• Information provided:
>>>

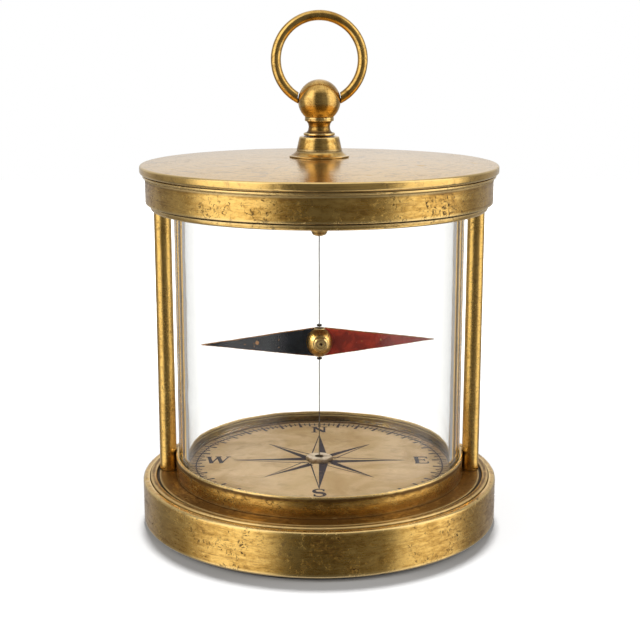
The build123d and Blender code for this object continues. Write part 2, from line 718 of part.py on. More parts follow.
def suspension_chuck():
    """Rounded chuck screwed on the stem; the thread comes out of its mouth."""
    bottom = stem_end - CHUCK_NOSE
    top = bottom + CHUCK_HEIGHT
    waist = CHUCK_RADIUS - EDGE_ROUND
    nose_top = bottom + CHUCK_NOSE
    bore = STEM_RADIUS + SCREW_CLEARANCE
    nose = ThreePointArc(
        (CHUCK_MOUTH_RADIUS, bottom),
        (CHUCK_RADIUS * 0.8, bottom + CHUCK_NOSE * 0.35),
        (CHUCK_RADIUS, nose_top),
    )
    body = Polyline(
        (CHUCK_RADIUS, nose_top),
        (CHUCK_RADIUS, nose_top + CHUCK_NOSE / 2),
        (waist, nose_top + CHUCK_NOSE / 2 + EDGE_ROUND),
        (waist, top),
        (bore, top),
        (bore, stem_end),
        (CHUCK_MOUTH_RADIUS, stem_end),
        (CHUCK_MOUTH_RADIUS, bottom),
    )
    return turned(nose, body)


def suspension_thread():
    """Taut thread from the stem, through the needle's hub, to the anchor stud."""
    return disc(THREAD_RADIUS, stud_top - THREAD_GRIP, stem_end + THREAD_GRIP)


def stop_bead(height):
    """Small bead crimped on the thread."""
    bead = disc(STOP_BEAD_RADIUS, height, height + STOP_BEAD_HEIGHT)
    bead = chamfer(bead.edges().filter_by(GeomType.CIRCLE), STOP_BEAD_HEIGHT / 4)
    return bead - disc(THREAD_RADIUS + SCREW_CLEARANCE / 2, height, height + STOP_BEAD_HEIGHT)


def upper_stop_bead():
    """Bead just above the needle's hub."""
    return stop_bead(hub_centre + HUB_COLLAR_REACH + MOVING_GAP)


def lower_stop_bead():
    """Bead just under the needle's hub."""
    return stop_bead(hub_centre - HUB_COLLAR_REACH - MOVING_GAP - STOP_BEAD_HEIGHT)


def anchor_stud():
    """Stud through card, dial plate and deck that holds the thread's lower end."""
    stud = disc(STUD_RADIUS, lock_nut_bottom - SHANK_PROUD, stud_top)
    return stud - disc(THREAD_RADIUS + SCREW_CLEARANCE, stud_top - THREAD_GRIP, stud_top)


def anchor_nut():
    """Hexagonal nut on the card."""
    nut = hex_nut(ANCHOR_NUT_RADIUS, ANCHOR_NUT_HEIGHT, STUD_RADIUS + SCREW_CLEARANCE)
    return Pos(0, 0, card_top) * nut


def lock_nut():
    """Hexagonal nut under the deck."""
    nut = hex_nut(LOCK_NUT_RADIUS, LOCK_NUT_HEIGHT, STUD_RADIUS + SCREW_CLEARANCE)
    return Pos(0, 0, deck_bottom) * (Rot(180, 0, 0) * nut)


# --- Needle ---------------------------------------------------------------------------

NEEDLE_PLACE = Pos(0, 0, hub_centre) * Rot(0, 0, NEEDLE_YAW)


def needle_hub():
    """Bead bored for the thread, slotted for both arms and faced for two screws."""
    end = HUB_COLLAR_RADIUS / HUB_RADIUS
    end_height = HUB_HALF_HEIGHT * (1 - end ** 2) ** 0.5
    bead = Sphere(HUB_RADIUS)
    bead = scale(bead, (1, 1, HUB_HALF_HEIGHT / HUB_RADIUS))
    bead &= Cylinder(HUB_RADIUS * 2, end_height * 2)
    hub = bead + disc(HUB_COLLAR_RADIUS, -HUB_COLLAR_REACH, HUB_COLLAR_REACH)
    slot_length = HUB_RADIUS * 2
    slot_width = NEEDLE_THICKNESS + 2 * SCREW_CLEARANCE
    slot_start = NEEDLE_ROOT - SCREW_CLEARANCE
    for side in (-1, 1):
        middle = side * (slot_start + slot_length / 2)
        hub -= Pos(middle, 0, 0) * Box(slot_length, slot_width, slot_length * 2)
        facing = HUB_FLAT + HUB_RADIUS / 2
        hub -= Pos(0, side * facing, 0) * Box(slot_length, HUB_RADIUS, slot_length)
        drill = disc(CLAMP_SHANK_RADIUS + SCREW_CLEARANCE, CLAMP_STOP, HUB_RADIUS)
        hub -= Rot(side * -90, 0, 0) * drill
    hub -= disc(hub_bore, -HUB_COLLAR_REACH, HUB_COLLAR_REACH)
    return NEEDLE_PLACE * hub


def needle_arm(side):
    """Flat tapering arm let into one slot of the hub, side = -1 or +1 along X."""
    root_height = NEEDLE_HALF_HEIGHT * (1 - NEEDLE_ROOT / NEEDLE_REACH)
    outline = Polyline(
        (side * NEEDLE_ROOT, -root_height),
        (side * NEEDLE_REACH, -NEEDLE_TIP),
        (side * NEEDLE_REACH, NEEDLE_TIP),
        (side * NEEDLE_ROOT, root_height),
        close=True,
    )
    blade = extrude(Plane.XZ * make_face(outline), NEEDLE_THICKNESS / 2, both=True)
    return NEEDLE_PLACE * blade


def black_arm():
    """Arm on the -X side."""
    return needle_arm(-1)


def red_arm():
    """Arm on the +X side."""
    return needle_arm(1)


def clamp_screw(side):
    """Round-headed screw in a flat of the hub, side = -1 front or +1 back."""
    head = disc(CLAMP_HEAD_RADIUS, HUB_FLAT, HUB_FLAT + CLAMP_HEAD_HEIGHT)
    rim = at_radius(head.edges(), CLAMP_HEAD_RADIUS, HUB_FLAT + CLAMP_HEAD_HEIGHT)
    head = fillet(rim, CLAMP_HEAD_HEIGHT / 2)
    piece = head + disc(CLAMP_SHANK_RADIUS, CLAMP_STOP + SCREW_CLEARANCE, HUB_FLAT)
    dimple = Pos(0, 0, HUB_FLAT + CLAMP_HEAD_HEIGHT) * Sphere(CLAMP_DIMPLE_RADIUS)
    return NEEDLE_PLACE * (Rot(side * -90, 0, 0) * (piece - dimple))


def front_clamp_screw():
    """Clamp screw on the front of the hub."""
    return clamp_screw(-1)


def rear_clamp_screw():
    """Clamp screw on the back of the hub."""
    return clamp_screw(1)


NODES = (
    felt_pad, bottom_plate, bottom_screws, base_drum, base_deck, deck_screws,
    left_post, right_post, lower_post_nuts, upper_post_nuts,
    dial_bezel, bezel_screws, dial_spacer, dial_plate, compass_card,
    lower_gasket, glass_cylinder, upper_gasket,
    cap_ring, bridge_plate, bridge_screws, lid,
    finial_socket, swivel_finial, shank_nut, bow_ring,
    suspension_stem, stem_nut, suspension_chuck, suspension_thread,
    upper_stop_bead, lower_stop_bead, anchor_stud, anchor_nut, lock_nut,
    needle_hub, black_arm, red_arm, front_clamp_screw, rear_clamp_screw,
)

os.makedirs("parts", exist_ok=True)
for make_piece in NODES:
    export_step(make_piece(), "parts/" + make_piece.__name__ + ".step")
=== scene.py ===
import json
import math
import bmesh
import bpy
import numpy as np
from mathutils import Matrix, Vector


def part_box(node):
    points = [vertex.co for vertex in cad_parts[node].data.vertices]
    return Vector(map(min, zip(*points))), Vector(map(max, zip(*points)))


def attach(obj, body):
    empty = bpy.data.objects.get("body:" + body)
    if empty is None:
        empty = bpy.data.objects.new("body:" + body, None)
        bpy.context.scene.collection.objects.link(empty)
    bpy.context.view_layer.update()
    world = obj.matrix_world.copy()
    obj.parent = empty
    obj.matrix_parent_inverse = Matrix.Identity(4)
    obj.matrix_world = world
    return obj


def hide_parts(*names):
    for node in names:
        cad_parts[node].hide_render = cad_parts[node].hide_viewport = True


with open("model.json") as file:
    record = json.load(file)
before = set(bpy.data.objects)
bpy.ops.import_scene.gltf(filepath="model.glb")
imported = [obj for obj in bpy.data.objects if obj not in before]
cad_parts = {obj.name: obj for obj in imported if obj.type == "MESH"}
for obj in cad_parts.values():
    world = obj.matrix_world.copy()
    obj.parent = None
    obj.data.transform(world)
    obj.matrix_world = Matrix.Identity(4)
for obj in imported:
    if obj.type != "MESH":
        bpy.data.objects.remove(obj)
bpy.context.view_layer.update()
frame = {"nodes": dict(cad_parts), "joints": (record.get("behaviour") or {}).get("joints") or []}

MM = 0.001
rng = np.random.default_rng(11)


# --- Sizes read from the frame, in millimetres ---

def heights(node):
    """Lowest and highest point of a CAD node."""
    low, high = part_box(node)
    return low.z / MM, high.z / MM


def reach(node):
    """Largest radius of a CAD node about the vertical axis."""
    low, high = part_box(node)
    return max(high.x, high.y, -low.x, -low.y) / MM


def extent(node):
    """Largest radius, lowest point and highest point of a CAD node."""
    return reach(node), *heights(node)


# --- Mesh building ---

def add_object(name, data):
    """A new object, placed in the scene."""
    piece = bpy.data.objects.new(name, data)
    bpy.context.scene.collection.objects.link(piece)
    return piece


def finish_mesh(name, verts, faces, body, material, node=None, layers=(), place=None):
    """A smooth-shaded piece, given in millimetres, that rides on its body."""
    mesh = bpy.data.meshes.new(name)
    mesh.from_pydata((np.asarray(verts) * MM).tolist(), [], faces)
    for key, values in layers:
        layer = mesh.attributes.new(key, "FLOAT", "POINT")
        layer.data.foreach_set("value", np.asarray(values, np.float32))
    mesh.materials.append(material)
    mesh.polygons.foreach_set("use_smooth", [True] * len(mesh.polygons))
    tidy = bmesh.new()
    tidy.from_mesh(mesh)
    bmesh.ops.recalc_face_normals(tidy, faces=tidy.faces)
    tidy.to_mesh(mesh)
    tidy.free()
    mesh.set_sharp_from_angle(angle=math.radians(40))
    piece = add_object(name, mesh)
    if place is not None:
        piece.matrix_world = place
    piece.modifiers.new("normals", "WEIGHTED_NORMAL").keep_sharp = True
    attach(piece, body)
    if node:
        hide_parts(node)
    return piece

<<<

• What you have to do:
Repeat the span of lines that opens with the line holding "for node in" and closes with the line holding "# --- Sizes", exactly as it stands.

• Exercise answer:
    for node in names:
        cad_parts[node].hide_render = cad_parts[node].hide_viewport = True


with open("model.json") as file:
    record = json.load(file)
before = set(bpy.data.objects)
bpy.ops.import_scene.gltf(filepath="model.glb")
imported = [obj for obj in bpy.data.objects if obj not in before]
cad_parts = {obj.name: obj for obj in imported if obj.type == "MESH"}
for obj in cad_parts.values():
    world = obj.matrix_world.copy()
    obj.parent = None
    obj.data.transform(world)
    obj.matrix_world = Matrix.Identity(4)
for obj in imported:
    if obj.type != "MESH":
        bpy.data.objects.remove(obj)
bpy.context.view_layer.update()
frame = {"nodes": dict(cad_parts), "joints": (record.get("behaviour") or {}).get("joints") or []}

MM = 0.001
rng = np.random.default_rng(11)


# --- Sizes read from the frame, in millimetres ---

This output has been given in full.